Exercise inputs =
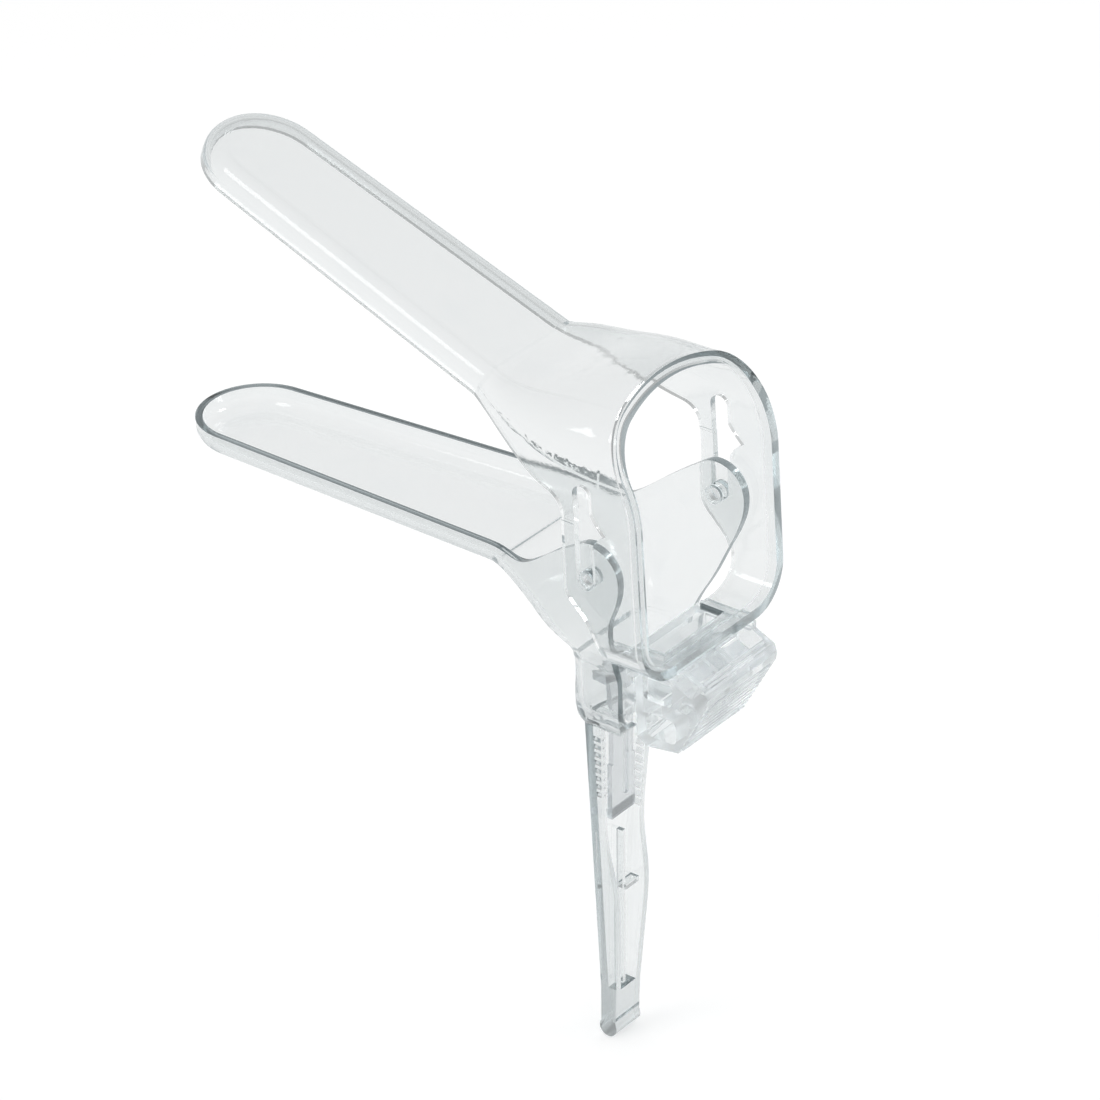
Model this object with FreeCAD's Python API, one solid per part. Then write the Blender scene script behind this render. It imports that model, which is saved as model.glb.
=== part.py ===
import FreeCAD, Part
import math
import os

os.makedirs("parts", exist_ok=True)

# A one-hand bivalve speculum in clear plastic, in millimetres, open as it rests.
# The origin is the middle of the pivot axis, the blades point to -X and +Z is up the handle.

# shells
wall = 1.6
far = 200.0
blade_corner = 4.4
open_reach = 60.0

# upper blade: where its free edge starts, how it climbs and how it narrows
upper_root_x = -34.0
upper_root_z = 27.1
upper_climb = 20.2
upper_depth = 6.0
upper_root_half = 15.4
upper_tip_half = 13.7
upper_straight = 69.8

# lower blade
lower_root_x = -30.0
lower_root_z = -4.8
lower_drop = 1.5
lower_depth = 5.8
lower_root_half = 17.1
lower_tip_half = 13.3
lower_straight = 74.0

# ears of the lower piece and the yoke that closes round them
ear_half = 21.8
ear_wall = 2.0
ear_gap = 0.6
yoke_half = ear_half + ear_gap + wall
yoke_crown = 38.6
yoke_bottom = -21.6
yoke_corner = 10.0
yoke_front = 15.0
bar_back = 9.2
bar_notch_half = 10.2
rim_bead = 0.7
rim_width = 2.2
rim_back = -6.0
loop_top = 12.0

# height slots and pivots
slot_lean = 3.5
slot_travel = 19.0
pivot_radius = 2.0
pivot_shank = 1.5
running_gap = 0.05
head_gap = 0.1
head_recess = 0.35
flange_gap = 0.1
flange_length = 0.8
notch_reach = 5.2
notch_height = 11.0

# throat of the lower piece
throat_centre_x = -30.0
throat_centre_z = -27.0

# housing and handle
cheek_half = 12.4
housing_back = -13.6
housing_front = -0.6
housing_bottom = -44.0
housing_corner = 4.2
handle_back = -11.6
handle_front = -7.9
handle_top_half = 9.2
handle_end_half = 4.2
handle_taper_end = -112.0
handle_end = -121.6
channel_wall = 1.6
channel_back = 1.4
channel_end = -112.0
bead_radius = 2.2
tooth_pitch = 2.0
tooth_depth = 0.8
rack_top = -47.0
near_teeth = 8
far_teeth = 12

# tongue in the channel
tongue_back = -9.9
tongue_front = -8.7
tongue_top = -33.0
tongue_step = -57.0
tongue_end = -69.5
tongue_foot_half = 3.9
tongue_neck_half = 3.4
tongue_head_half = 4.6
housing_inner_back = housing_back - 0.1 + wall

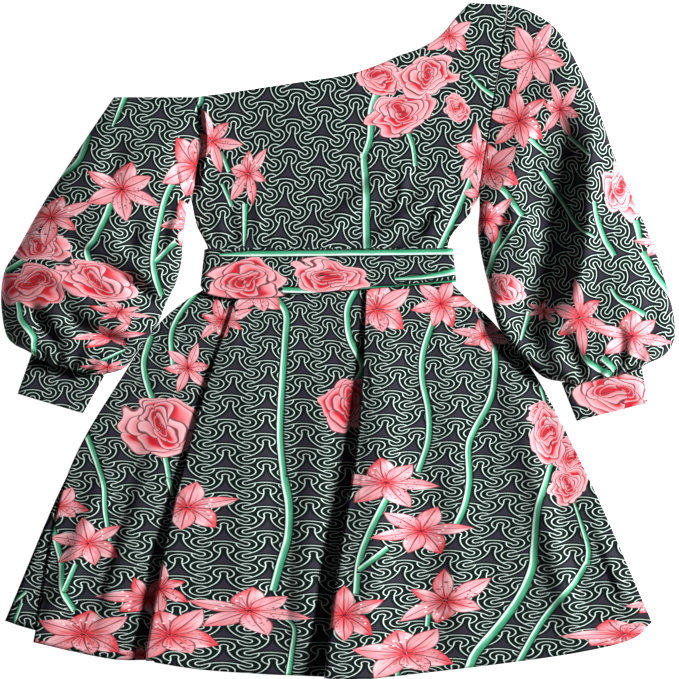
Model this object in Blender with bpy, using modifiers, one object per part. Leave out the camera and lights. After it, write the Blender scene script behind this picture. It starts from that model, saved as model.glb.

Task brief = Exactly reproduce every line found in the records.

Solution for this task =
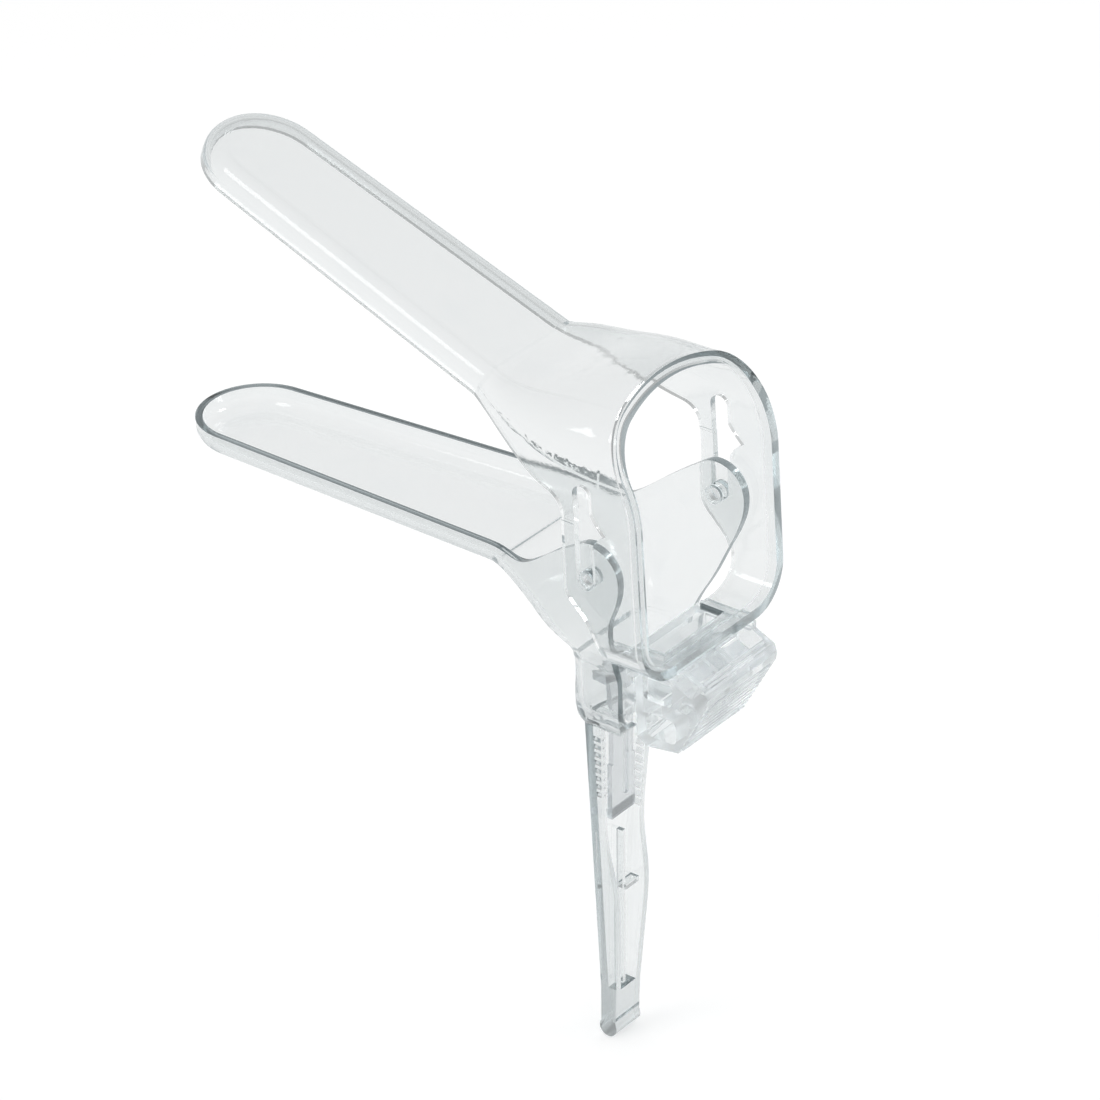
Model this object with FreeCAD's Python API, one solid per part. Then write the Blender scene script behind this render. It imports that model, which is saved as model.glb.
=== part.py ===
import FreeCAD, Part
import math
import os

os.makedirs("parts", exist_ok=True)

# A one-hand bivalve speculum in clear plastic, in millimetres, open as it rests.
# The origin is the middle of the pivot axis, the blades point to -X and +Z is up the handle.

# shells
wall = 1.6
far = 200.0
blade_corner = 4.4
open_reach = 60.0

# upper blade: where its free edge starts, how it climbs and how it narrows
upper_root_x = -34.0
upper_root_z = 27.1
upper_climb = 20.2
upper_depth = 6.0
upper_root_half = 15.4
upper_tip_half = 13.7
upper_straight = 69.8

# lower blade
lower_root_x = -30.0
lower_root_z = -4.8
lower_drop = 1.5
lower_depth = 5.8
lower_root_half = 17.1
lower_tip_half = 13.3
lower_straight = 74.0

# ears of the lower piece and the yoke that closes round them
ear_half = 21.8
ear_wall = 2.0
ear_gap = 0.6
yoke_half = ear_half + ear_gap + wall
yoke_crown = 38.6
yoke_bottom = -21.6
yoke_corner = 10.0
yoke_front = 15.0
bar_back = 9.2
bar_notch_half = 10.2
rim_bead = 0.7
rim_width = 2.2
rim_back = -6.0
loop_top = 12.0

# height slots and pivots
slot_lean = 3.5
slot_travel = 19.0
pivot_radius = 2.0
pivot_shank = 1.5
running_gap = 0.05
head_gap = 0.1
head_recess = 0.35
flange_gap = 0.1
flange_length = 0.8
notch_reach = 5.2
notch_height = 11.0

# throat of the lower piece
throat_centre_x = -30.0
throat_centre_z = -27.0

# housing and handle
cheek_half = 12.4
housing_back = -13.6
housing_front = -0.6
housing_bottom = -44.0
housing_corner = 4.2
handle_back = -11.6
handle_front = -7.9
handle_top_half = 9.2
handle_end_half = 4.2
handle_taper_end = -112.0
handle_end = -121.6
channel_wall = 1.6
channel_back = 1.4
channel_end = -112.0
bead_radius = 2.2
tooth_pitch = 2.0
tooth_depth = 0.8
rack_top = -47.0
near_teeth = 8
far_teeth = 12

# tongue in the channel
tongue_back = -9.9
tongue_front = -8.7
tongue_top = -33.0
tongue_step = -57.0
tongue_end = -69.5
tongue_foot_half = 3.9
tongue_neck_half = 3.4
tongue_head_half = 4.6
housing_inner_back = housing_back - 0.1 + wall

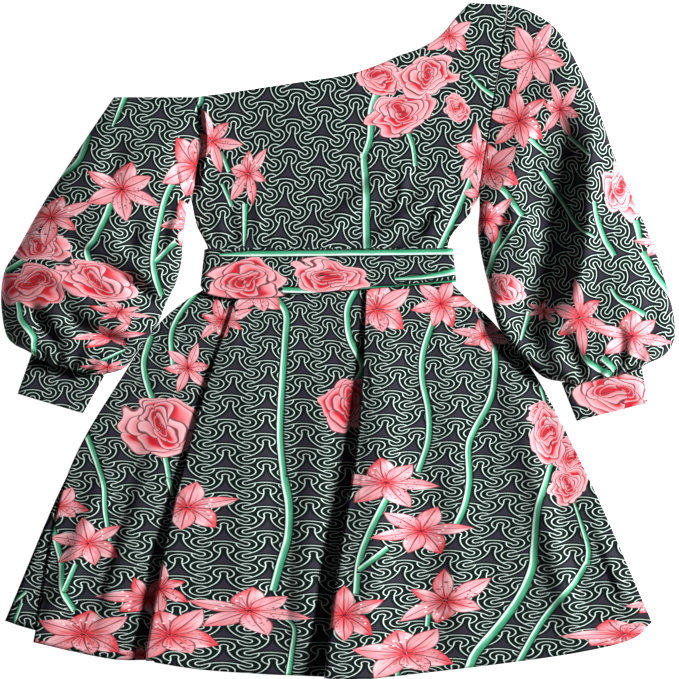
Model this object in Blender with bpy, using modifiers, one object per part. Leave out the camera and lights. After it, write the Blender scene script behind this picture. It starts from that model, saved as model.glb.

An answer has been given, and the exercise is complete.